Well, we will find out tomorrow, 26 September, if the BNSF flyover in Claremore is to be built. Anouncement to be made at 9 AM by ODOT and the usual politicians.
They did one in Topeka Kansas. When I was there it was still being built(in 2006)
But here in Little Rock they won’t do one since it skims downtown and it would be silly(not to mention that it goes through the hood)
You’ll have to pardon my ingnorance on this one. Who’s flying over what in Claremore, OK?
Is it BNSF Avard-Springfield going over/under BNSF KC - DFW??
Thx
Stack
In Claremore a Union Pacific (ex MP) line from KC to Muskogee, DFW and Little Rock crosses a BNSF (ex Frisco) line from KC and St. Louis to Tulsa, DFW and Avard. I believe the UP line is mostly northbound running, with southbound traffic on the parallel ex MKT line to the east.

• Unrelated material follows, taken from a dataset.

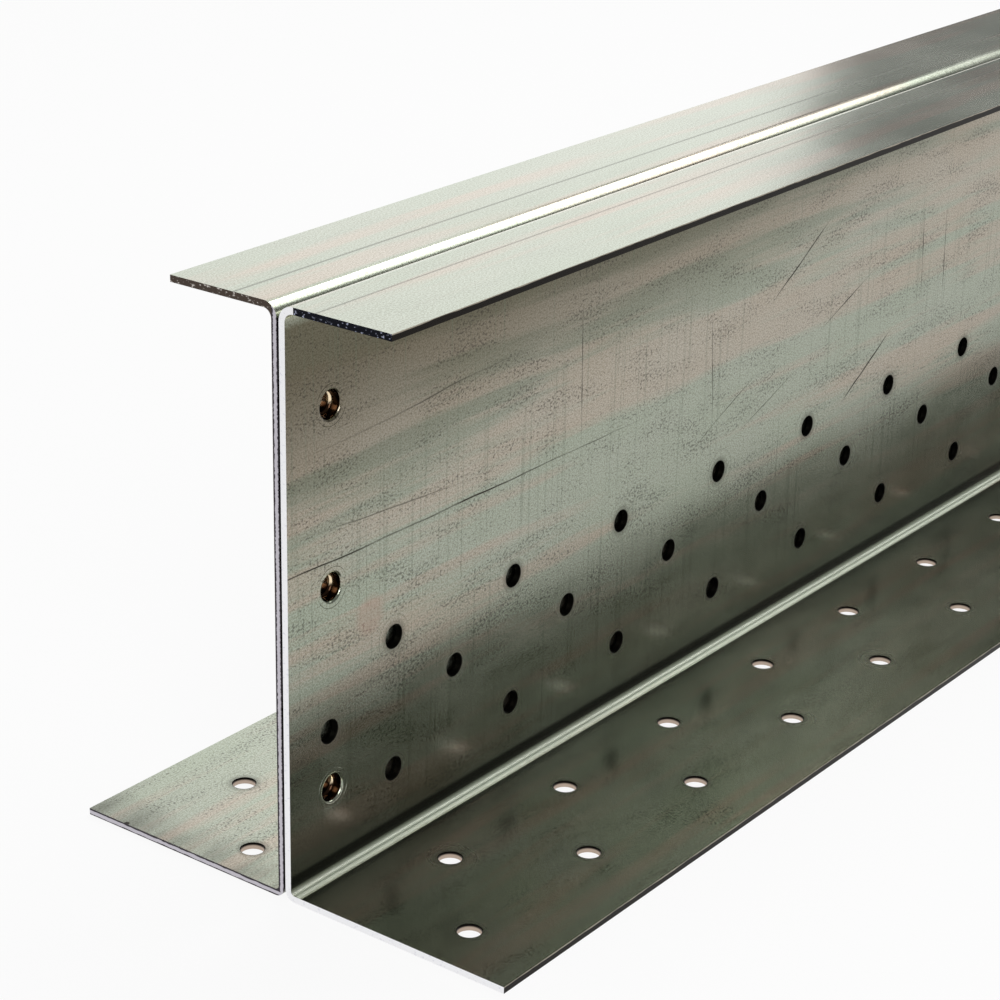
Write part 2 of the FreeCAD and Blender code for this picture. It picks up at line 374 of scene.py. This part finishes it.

http://wikimapia.org/#lat=36.3202255&lon=-95.6129944&z=17&l=0&m=a&v=2
I can’t imagine that they would want to spend the millions of dollars it would take to build a fly over bridge over the Coffeyville Sub.
Dave H.
In Bossier City, LA the KCS would stop trains right in the way of a 4 lane highway. Traffic would get stuck for 15 minutes(including me once), so they built a flyover.

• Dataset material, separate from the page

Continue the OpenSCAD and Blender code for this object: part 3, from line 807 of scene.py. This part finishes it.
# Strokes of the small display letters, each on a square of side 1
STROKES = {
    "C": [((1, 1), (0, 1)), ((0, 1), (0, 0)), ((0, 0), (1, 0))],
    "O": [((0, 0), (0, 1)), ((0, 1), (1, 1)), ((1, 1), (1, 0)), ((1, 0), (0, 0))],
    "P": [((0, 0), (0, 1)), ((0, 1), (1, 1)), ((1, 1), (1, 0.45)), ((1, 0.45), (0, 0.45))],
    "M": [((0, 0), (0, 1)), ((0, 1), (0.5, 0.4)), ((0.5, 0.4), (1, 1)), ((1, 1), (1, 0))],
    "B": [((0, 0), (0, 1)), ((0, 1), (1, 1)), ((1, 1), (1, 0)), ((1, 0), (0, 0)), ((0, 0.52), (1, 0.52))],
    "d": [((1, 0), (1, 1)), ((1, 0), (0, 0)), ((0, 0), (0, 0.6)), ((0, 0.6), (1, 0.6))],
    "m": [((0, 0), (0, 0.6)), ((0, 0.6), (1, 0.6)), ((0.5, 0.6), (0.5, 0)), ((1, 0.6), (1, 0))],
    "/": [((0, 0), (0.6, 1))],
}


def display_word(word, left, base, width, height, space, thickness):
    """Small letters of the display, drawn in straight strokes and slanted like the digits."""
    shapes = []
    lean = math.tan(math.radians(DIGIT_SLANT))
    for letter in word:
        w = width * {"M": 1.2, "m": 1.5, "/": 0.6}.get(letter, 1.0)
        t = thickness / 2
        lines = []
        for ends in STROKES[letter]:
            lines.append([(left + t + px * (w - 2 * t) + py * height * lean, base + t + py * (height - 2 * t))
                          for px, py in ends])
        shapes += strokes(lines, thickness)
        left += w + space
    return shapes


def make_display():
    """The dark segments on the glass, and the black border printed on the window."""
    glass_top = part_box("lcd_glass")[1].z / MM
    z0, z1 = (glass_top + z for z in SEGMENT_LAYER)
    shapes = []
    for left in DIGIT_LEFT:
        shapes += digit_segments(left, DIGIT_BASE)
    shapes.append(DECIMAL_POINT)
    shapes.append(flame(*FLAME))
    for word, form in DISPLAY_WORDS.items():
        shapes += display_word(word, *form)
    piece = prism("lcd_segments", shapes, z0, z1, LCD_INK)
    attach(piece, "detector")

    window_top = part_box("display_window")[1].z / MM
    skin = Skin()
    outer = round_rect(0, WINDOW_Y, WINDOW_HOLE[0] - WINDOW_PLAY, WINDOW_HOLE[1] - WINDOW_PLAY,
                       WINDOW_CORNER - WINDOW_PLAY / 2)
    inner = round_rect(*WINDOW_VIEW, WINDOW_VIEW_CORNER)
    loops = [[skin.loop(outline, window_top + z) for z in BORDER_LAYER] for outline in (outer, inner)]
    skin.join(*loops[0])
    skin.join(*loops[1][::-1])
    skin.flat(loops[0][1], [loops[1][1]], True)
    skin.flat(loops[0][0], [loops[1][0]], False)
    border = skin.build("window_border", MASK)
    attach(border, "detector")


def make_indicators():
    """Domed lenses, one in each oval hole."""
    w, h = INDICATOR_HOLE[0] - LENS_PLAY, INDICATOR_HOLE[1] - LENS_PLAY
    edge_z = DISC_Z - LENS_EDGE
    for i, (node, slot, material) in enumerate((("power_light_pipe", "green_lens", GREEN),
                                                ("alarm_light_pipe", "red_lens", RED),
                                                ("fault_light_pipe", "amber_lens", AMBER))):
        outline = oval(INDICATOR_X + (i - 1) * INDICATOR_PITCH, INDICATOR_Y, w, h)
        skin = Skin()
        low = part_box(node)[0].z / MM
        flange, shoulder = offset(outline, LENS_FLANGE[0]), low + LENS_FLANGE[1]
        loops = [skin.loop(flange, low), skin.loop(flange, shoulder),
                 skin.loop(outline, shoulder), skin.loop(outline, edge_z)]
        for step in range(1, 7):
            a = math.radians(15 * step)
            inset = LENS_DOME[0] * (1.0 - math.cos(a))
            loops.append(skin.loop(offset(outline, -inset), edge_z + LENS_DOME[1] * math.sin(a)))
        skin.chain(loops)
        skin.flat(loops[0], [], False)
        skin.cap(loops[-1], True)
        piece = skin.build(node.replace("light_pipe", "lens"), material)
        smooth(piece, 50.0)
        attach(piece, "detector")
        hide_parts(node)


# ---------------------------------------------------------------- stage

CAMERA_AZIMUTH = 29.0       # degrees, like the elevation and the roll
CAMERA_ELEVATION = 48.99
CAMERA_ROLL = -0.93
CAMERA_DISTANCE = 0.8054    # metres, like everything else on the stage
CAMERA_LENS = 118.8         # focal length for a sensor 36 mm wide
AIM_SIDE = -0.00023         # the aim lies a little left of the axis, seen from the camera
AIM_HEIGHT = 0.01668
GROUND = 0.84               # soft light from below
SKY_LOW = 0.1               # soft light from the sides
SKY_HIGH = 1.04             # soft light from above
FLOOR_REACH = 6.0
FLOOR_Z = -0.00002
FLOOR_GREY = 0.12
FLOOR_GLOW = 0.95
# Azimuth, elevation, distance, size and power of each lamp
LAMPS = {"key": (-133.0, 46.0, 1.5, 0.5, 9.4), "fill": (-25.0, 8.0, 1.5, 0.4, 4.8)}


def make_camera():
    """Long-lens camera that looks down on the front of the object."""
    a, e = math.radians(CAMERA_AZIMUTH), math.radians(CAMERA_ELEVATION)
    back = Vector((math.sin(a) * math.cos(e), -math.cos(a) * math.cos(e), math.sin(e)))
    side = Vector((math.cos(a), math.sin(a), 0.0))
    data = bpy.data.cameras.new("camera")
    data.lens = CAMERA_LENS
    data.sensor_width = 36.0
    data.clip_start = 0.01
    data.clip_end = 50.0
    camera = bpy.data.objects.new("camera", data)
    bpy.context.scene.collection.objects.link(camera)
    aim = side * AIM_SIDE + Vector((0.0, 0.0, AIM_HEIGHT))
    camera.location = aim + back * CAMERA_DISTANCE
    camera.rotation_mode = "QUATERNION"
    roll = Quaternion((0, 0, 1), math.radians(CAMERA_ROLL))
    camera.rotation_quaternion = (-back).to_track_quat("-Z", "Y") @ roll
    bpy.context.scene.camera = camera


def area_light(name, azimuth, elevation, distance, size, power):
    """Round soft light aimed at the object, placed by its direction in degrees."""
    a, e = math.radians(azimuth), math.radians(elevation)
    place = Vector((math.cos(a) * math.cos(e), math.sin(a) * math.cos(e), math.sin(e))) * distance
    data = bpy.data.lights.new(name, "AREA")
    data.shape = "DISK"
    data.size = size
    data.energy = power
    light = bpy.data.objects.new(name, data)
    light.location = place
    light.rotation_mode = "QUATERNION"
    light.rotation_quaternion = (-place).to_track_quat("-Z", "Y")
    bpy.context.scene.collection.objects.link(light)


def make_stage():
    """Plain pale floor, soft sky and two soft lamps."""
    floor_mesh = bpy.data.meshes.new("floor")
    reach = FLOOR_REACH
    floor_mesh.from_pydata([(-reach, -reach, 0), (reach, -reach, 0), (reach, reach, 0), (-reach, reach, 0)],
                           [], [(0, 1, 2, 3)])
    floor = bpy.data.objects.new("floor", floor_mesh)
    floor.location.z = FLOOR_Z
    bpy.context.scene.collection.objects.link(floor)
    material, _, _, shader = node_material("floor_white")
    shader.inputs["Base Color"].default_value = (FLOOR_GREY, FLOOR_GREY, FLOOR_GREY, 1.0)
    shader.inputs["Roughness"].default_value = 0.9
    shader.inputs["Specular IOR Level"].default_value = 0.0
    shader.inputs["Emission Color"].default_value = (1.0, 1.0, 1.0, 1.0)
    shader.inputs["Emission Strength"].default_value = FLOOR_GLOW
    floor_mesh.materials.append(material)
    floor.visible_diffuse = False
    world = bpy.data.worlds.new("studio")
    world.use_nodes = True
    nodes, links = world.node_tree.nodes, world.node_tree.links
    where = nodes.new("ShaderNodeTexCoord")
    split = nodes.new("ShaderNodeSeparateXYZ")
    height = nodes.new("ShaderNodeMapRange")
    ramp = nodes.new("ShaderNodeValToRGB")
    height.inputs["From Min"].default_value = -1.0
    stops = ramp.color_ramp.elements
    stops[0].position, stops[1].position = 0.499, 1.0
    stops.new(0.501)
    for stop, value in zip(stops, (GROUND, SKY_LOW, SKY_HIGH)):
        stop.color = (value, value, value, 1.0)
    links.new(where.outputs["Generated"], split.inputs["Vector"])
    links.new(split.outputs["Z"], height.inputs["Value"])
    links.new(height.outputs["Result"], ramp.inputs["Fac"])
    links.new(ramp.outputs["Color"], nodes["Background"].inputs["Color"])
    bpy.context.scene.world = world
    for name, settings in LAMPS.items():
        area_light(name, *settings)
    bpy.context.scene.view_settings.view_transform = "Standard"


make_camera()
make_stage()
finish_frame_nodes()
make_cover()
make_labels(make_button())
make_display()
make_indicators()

Are we talking OVERPASS, not flyover?? An overpass separates trucks and automobiles from tracks while a flyover separates two railroad tracks.

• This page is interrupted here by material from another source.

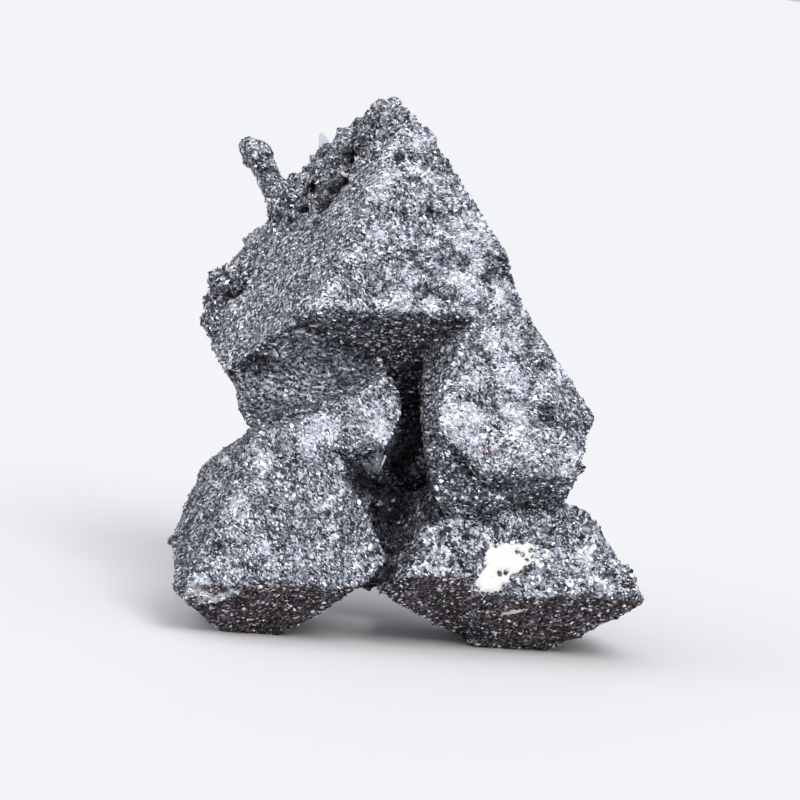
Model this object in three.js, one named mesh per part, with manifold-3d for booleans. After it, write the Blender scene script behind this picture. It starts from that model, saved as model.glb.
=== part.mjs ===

I don’t recall hearing the word “flyover” used to describe a grade separation between two railroads until those large bridges were built in Kansas City (or perhaps the one in Grand Island, Nebraska). I may have seen it in connection with some junctions on the PRR in the Northeast Corridor area.
Or was I just not paying attention?
Somehow, it seems too dramatic for just lifting one railroad track over another.
I agree. It sounds a bit grandiose. Sort of like “light rail” instead of “street car” or “trolley.” It may be a highway engineering term.